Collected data
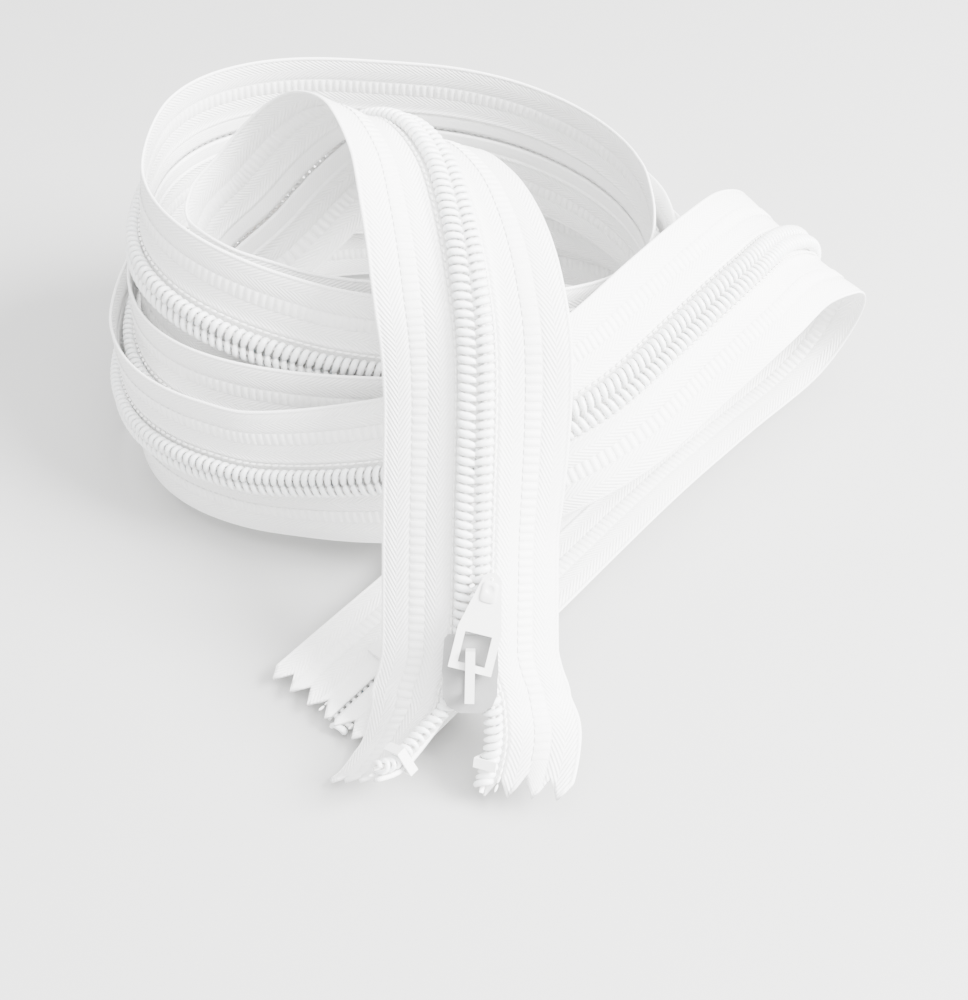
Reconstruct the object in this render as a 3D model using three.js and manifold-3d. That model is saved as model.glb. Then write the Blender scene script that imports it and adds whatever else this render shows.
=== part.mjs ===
// A long closed-end nylon coil zipper, wound by hand into a loose standing bundle.
// Millimetres, +Z up. The origin is on the table, under the middle of the bundle's box.
// The strip runs from its slider end, up a ramp and over a crest, round three turns,
// out to a fold at the right, and back flat on the table to its far end.
import * as THREE from "three";
import { mergeVertices } from "three/addons/utils/BufferGeometryUtils.js";
import Module from "manifold-3d";

const wasm = await Module();
wasm.setup();

// ---- Driving dimensions -------------------------------------------------------------
const STRIP_HALF = 12.5; // middle of the chain to a tape's outer edge
const TAPE_INNER = 1.1; // middle of the chain to a tape's inner edge
const TAPE_THICK = 0.5;
const GAP = 0.3; // between touching meshes
const COIL_IN = 0.15; // middle of the chain to a coil's inner side
const COIL_OUT = 2.35;
const COIL_LOW = TAPE_THICK + GAP;
const COIL_HIGH = 2.6;
const COIL_WALL = 0.35;
const STITCH_WIDE = 0.4;
const PINK_PITCH = 3.4; // zigzag of the cut tape ends
const PINK_DEPTH = 2.6;

// The bundle: turns are counted in degrees, anticlockwise from the right, seen from above.
const TURN_CENTRE = [-14, 25];
const TURN_STEP = 12;
const FIRST_TURN = -108;
const LAST_TURN = 972;
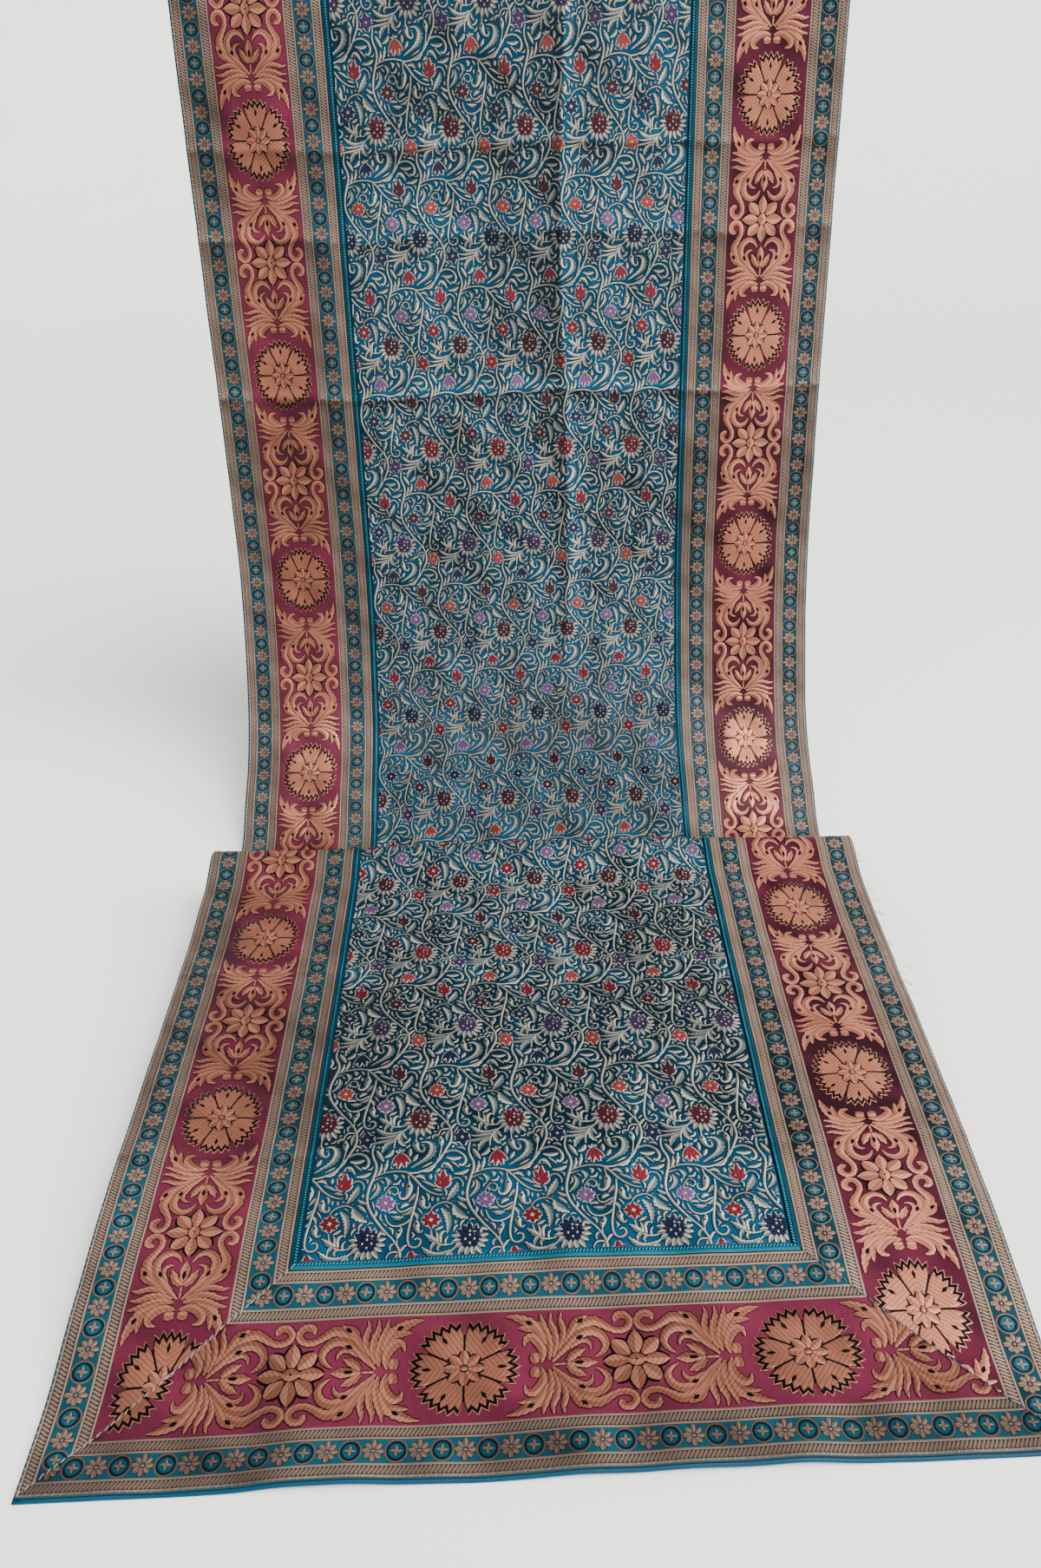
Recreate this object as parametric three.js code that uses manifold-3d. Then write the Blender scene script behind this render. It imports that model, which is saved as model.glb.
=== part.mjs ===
// A lined silk brocade hanging. It drops straight down, sweeps forward onto a level surface, doubles back
// in one fold, and its front layer runs down to a hem that lies flat. Millimetres, +Z up, +X to the right
// of someone facing the cloth, +Y away from them. The origin is the middle of the cloth's underside box.
import * as THREE from 'three';
import { mergeVertices } from 'three/addons/utils/BufferGeometryUtils.js';
import Module from 'manifold-3d';

const wasm = await Module();
wasm.setup();

// Flat sizes of the sewn cloth
const width = 400;
const totalLength = 1219;
const borderWidth = 92.5;
const facingInset = 1;        // the lining shows this much past the brocade
const seamGap = 0.3;          // between neighbouring pieces
const brocadeThickness = 1.2;
const liningThickness = 1;
const clothThickness = brocadeThickness + seamGap + liningThickness;

// How the cloth lies, along its middle, from the front hem to the top edge. Each row is a straight run or
// an arc. Its turn is in degrees: plus lifts the cloth, minus turns it down. A row with toSlope and radius
// bends until the cloth has that slope, the row with downTo runs straight to that height, and the last row
// takes the length that is left.
const crestRadius = 7;
const bottomFoldRadius = 4;
const riserSlope = -130;
const bottomFoldTop = clothThickness
  + bottomFoldRadius * (1 - Math.cos(THREE.MathUtils.degToRad(riserSlope)));
const lie = [
  { name: 'hem_flat', length: 20, turn: 0 },
  { name: 'hem_rise', length: 35, turn: 13 },
  { name: 'front_low', length: 95, turn: -9.5 },
  { name: 'front_crease_low', length: 12, turn: 1.5 },
  { name: 'front_middle', length: 128, turn: -1 },
  { name: 'front_crease_high', length: 12, turn: 1.5 },
  { name: 'front_high', length: 94, turn: 3 },
  { name: 'crest', radius: crestRadius, toSlope: riserSlope },
  { name: 'riser', downTo: bottomFoldTop, turn: 0 },
  { name: 'bottom_fold', radius: bottomFoldRadius, toSlope: 0 },
  { name: 'back_flat', length: 66, turn: 0 },
  { name: 'lift', length: 42, turn: 45 },
  { name: 'ramp', length: 30, turn: -9 },
  { name: 'sweep_low', length: 60, turn: 31 },
  { name: 'sweep_middle', length: 60, turn: 9 },
  { name: 'sweep_high', length: 66, turn: 14 },
  { name: 'hang_low', length: 80, turn: -2 },
  { name: 'hang_crease_low', length: 10, turn: 4.5 },
  { name: 'hang_middle', length: 88, turn: -4.5 },
  { name: 'hang_crease_high', length: 10, turn: 3 },
  { name: 'hang_top', turn: -1 },
];

// Steps of the solids: the longest run and the widest turn that one step may span
const longestStep = 42;
const widestTurn = 22;

// Unevenness: soft ridges and lifts in the finished cloth
const lengthwiseRidge = { x: 30, halfWidth: 60, height: 2.6, from: 600, full: 680 };
const hemLifts = [
  { x: -86, halfWidth: 28, height: 2.4 },
  { x: 12, halfWidth: 26, height: 1.6 },
  { x: 50, halfWidth: 20, height: 1.6 },
  { x: 88, halfWidth: 24, height: 2.0 },
];
const hemLiftDepth = 70;
const waves = [
  { across: 230, along: 520, phase: 0.6, height: 0.9 },
  { across: 120, along: -390, phase: 2.1, height: 0.6 },
];
const waveFade = { frontFrom: 60, frontFull: 130, beforeCrest: 60, backFrom: 60, backFull: 160 };
const crestSway = { across: 330, phase: 1.1, share: 0.035 };

// Places the runs end to end, and gives the face's point and slope at any length along the cloth
const runs = [];
for (const row of lie) {
  const last = runs.at(-1);
  const start = last ? pointAlong(last, last.s + last.length) : { s: 0, y: 0, z: clothThickness, slope: 0 };
  const bend = row.toSlope === undefined
    ? THREE.MathUtils.degToRad(row.turn)
    : THREE.MathUtils.degToRad(row.toSlope) - start.slope;
  let length = row.length ?? totalLength - start.s;
  if (row.radius) length = row.radius * Math.abs(bend);
  if (row.downTo) length = (start.z - row.downTo) / -Math.sin(start.slope);
  runs.push({ name: row.name, length, bend, ...start });
}

function pointAlong(run, s) {
  const reach = s - run.s;
  const slope = run.slope + run.bend * reach / run.length;
  if (run.bend === 0) {
    return { s, y: run.y + reach * Math.cos(slope), z: run.z + reach * Math.sin(slope), slope };
  }
  const radius = run.length / run.bend;
  return {
    s,
    y: run.y + radius * (Math.sin(slope) - Math.sin(run.slope)),
    z: run.z - radius * (Math.cos(slope) - Math.cos(run.slope)),
    slope,
  };
}

function faceAt(s) {
  return pointAlong(runs.findLast((run) => run.s <= s), s);
}

const startOf = (name) => runs.find((run) => run.name === name).s;
const foldStart = startOf('crest');
const foldEnd = startOf('back_flat');
const liftStart = startOf('lift');
const smooth = (value, low, high) => THREE.MathUtils.smoothstep(value, low, high);

// How far the cloth stands off its smooth lie, in millimetres along its face's normal
function unevenness(x, s) {
  const onFront = smooth(s, waveFade.frontFrom, waveFade.frontFull)
    * (1 - smooth(s, foldStart - waveFade.beforeCrest, foldStart));
  const onBack = smooth(s - liftStart, waveFade.backFrom, waveFade.backFull);
  const wave = waves.reduce(
    (sum, w) => sum + w.height * Math.sin(2 * Math.PI * (x / w.across + s / w.along) + w.phase), 0);
  const ridge = lengthwiseRidge.height * Math.exp(-Math.abs(x - lengthwiseRidge.x) / lengthwiseRidge.halfWidth)
    * smooth(s, lengthwiseRidge.from, lengthwiseRidge.full);
  const lift = hemLifts.reduce(
    (sum, bump) => sum + bump.height * Math.exp(-(((x - bump.x) / bump.halfWidth) ** 2)), 0)
    * (1 - smooth(s, 0, hemLiftDepth));
  return wave * (onFront + onBack) + ridge + lift;
}

// A point of the cloth: x across, s along from the front hem, depth below the brocade's face
function clothPoint(x, s, depth) {
  const face = faceAt(s);
  const sway = s < foldEnd
    ? 1 + crestSway.share * Math.sin(2 * Math.PI * x / crestSway.across + crestSway.phase)
    : 1;
  const out = unevenness(x, s) - depth;
  const z = clothThickness + (face.z - clothThickness) * sway;
  return new THREE.Vector3(x, face.y - out * Math.sin(face.slope), z + out * Math.cos(face.slope));
}

// Shared columns and rows, so that every layer bends at the same places and stays apart from the next
const spread = (low, high, count) => Array.from({ length: count + 1 }, (_, i) => low + (high - low) * i / count);
const halfPanel = width / 2 - facingInset - borderWidth + seamGap / 2;
const halfFacing = width / 2 - facingInset;
const panelEdge = halfPanel - seamGap;
const borderColumns = 3;
const panelColumns = { leftOfRidge: 6, rightOfRidge: 4 };
const columns = [
  -width / 2,
  ...spread(-halfFacing, -halfPanel, borderColumns),
  ...spread(-panelEdge, lengthwiseRidge.x, panelColumns.leftOfRidge),
  ...spread(lengthwiseRidge.x, panelEdge, panelColumns.rightOfRidge).slice(1),
  ...spread(halfPanel, halfFacing, borderColumns),
  width / 2,
];
const seamRows = [0, facingInset, borderWidth, borderWidth + seamGap];
const mirroredRows = seamRows.map((s) => totalLength - s);
const bendRows = runs.flatMap((run) => {
  const turn = THREE.MathUtils.radToDeg(Math.abs(run.bend));
  const count = Math.ceil(Math.max(run.length / longestStep, turn / widestTurn));
  return spread(run.s, run.s + run.length, count).slice(1);
});
const nearestRow = 1;
const clearOfSeams = (s) => [...seamRows, ...mirroredRows].every((seam) => Math.abs(seam - s) >= nearestRow);
const rows = [...seamRows, ...bendRows.filter(clearOfSeams), ...mirroredRows].sort((a, b) => a - b);

// One sheet over a range of those columns and rows, between two depths. Both faces split each cell along
// the same diagonal, so that a twisted cell keeps its thickness and its gap to the layer below.
const tolerance = 1e-6;
const within = (values, [low, high]) => values.filter((v) => v >= low - tolerance && v <= high + tolerance);
function sheet({ x: acrossRange, s: alongRange, depth: [upper, lower] }) {
  const across = within(columns, acrossRange);
  const along = within(rows, alongRange);
  const points = [upper, lower].flatMap((depth) => along.flatMap((s) => across.map((x) => clothPoint(x, s, depth))));
  const at = (layer, row, column) => (layer * along.length + row) * across.length + column;
  const index = [];
  const quad = (a, b, c, d) => index.push(a, b, c, a, c, d);
  const lastRow = along.length - 1;
  const lastColumn = across.length - 1;
  for (let r = 0; r < lastRow; r += 1) {
    for (let c = 0; c < lastColumn; c += 1) {
      quad(at(0, r, c), at(0, r, c + 1), at(0, r + 1, c + 1), at(0, r + 1, c));
      quad(at(1, r, c), at(1, r + 1, c), at(1, r + 1, c + 1), at(1, r, c + 1));
    }
    quad(at(0, r, 0), at(0, r + 1, 0), at(1, r + 1, 0), at(1, r, 0));
    quad(at(0, r, lastColumn), at(1, r, lastColumn), at(1, r + 1, lastColumn), at(0, r + 1, lastColumn));
  }
  for (let c = 0; c < lastColumn; c += 1) {
    quad(at(0, 0, c), at(1, 0, c), at(1, 0, c + 1), at(0, 0, c + 1));
    quad(at(0, lastRow, c), at(0, lastRow, c + 1), at(1, lastRow, c + 1), at(1, lastRow, c));
  }
  return new THREE.BufferGeometry().setFromPoints(points).setIndex(index);
}

const toManifold = (geometry) => new wasm.Manifold(new wasm.Mesh({
  numProp: 3,
  vertProperties: geometry.getAttribute('position').array,
  triVerts: Uint32Array.from(geometry.getIndex().array),
}));

function fromManifold(solid) {
  const mesh = solid.getMesh();
  const geometry = new THREE.BufferGeometry();
  geometry.setAttribute('position', new THREE.BufferAttribute(mesh.vertProperties, 3));
  geometry.setIndex(new THREE.BufferAttribute(mesh.triVerts, 1));
  return geometry;
}

// A mitring tool: the strip's outline on the flat cloth, as a prism through the thickness
const toolReach = 60;
function mitrePrism(outline, place) {
  const prism = new THREE.ExtrudeGeometry(new THREE.Shape(outline), { depth: 2 * toolReach, bevelEnabled: false });
  prism.translate(0, 0, -toolReach).applyMatrix4(place);
  prism.deleteAttribute('normal');
  prism.deleteAttribute('uv');
  return toManifold(mergeVertices(prism));
}

// The outline of the cross strip, with its two mitres: length lies along x, growing from the hem
const mitreHalfGap = seamGap / Math.SQRT2;
const beyond = 20;
function crossOutline(shift) {
  const outer = width / 2 + beyond + shift;
  const inner = width / 2 - borderWidth - beyond + shift;
  return [
    new THREE.Vector2(-outer, -beyond),
    new THREE.Vector2(outer, -beyond),
    new THREE.Vector2(inner, borderWidth + beyond),
    new THREE.Vector2(-inner, borderWidth + beyond),
  ];
}

// The front corner lies on the surface; the top corner hangs, so its prism is turned up and moved there
const frontPlace = new THREE.Matrix4();
const top = clothPoint(0, totalLength, 0);
const topPlace = new THREE.Matrix4()
  .makeBasis(new THREE.Vector3(1, 0, 0), new THREE.Vector3(0, 0, -1), new THREE.Vector3(0, 1, 0))
  .setPosition(0, top.y, top.z);

const brocadeDepth = [0, brocadeThickness];
const liningDepth = [brocadeThickness + seamGap, clothThickness];
const fullRun = [facingInset, totalLength - facingInset];

function crossStrip(place, s) {
  const strip = toManifold(sheet({ x: [-halfFacing, halfFacing], s, depth: brocadeDepth }));
  return fromManifold(strip.intersect(mitrePrism(crossOutline(-mitreHalfGap), place)));
}

function sideStrip(x) {
  const strip = toManifold(sheet({ x, s: fullRun, depth: brocadeDepth }));
  const mitred = [frontPlace, topPlace].reduce(
    (solid, place) => solid.subtract(mitrePrism(crossOutline(mitreHalfGap), place)), strip);
  return fromManifold(mitred);
}

const looks = {
  panel: { color: '#2c6f86', roughness: 0.5, metalness: 0.15 },
  border: { color: '#a8605a', roughness: 0.5, metalness: 0.3 },
  lining: { color: '#1492b8', roughness: 0.7, metalness: 0 },
};

const cloth = new THREE.Group();
function addPiece(name, geometry, look) {
  const mesh = new THREE.Mesh(geometry, new THREE.MeshStandardMaterial(looks[look]));
  mesh.name = name;
  cloth.add(mesh);
}

const innerRun = [borderWidth + seamGap, totalLength - borderWidth - seamGap];
addPiece('backing', sheet({ x: [-width / 2, width / 2], s: [0, totalLength], depth: liningDepth }), 'lining');
addPiece('panel', sheet({ x: [-panelEdge, panelEdge], s: innerRun, depth: brocadeDepth }), 'panel');
addPiece('border_left', sideStrip([-halfFacing, -halfPanel]), 'border');
addPiece('border_right', sideStrip([halfPanel, halfFacing]), 'border');
addPiece('border_front', crossStrip(frontPlace, [facingInset, borderWidth]), 'border');
addPiece('border_top', crossStrip(topPlace, [totalLength - borderWidth, totalLength - facingInset]), 'border');

// The origin goes to the middle of the underside of the whole cloth's box
const box = new THREE.Box3().setFromObject(cloth);
const middle = box.getCenter(new THREE.Vector3());
cloth.position.set(-middle.x, -middle.y, -box.min.z);

export default cloth;
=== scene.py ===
import math

import bmesh
import bpy
import numpy as np
from mathutils import Matrix, Vector
from mathutils.kdtree import KDTree


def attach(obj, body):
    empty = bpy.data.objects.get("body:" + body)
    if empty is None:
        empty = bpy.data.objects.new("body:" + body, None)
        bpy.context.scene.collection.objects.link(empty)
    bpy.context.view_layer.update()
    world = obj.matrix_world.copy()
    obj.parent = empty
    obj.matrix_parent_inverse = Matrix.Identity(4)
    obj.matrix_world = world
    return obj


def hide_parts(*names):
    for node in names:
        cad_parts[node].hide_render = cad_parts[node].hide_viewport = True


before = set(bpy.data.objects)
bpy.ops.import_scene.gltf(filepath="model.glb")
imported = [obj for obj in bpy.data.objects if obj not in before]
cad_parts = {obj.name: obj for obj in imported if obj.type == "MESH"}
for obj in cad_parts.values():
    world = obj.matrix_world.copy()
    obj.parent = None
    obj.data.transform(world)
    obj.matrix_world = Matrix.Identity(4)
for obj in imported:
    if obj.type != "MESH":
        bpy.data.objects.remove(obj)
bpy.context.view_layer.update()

# The camera
# It stands low in front of the cloth, tips down, and leans a little to one side. The lens and the place
# come from the repeats of the woven pattern, whose spacing on the cloth is known.
camera_place = (-0.005, -0.6016, 0.4485)
camera_lens = 29.84
yaw, pitch, lean = (math.radians(angle) for angle in (0.07, 26.86, -1.55))
camera_data = bpy.data.cameras.new("camera")
camera_data.lens = camera_lens
camera_data.sensor_width = 36.0
camera = bpy.data.objects.new("camera", camera_data)
camera.matrix_world = (
    Matrix.Translation(camera_place)
    @ Matrix.Rotation(yaw, 4, "Z")
    @ Matrix.Rotation(math.radians(90) - pitch, 4, "X")
    @ Matrix.Rotation(lean, 4, "Z")
)
bpy.context.scene.collection.objects.link(camera)
bpy.context.scene.camera = camera


# The floor and the light
# A plain pale table top that sweeps up far behind, under an even pale room, soft daylight from above and
# one soft lamp to the right.
def linear(*seen):
    """A colour given as it is read off a screen, 0 to 255, as the numbers that a shader takes."""
    parts = [value / 255 for value in seen]
    return tuple(
        part / 12.92 if part <= 0.04045 else ((part + 0.055) / 1.055) ** 2.4 for part in parts
    ) + (1.0,)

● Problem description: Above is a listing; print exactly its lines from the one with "whole cloth's box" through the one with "in imported if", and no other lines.

● Completed exercise:
// The origin goes to the middle of the underside of the whole cloth's box
const box = new THREE.Box3().setFromObject(cloth);
const middle = box.getCenter(new THREE.Vector3());
cloth.position.set(-middle.x, -middle.y, -box.min.z);

export default cloth;
=== scene.py ===
import math

import bmesh
import bpy
import numpy as np
from mathutils import Matrix, Vector
from mathutils.kdtree import KDTree


def attach(obj, body):
    empty = bpy.data.objects.get("body:" + body)
    if empty is None:
        empty = bpy.data.objects.new("body:" + body, None)
        bpy.context.scene.collection.objects.link(empty)
    bpy.context.view_layer.update()
    world = obj.matrix_world.copy()
    obj.parent = empty
    obj.matrix_parent_inverse = Matrix.Identity(4)
    obj.matrix_world = world
    return obj


def hide_parts(*names):
    for node in names:
        cad_parts[node].hide_render = cad_parts[node].hide_viewport = True


before = set(bpy.data.objects)
bpy.ops.import_scene.gltf(filepath="model.glb")
imported = [obj for obj in bpy.data.objects if obj not in before]
cad_parts = {obj.name: obj for obj in imported if obj.type == "MESH"}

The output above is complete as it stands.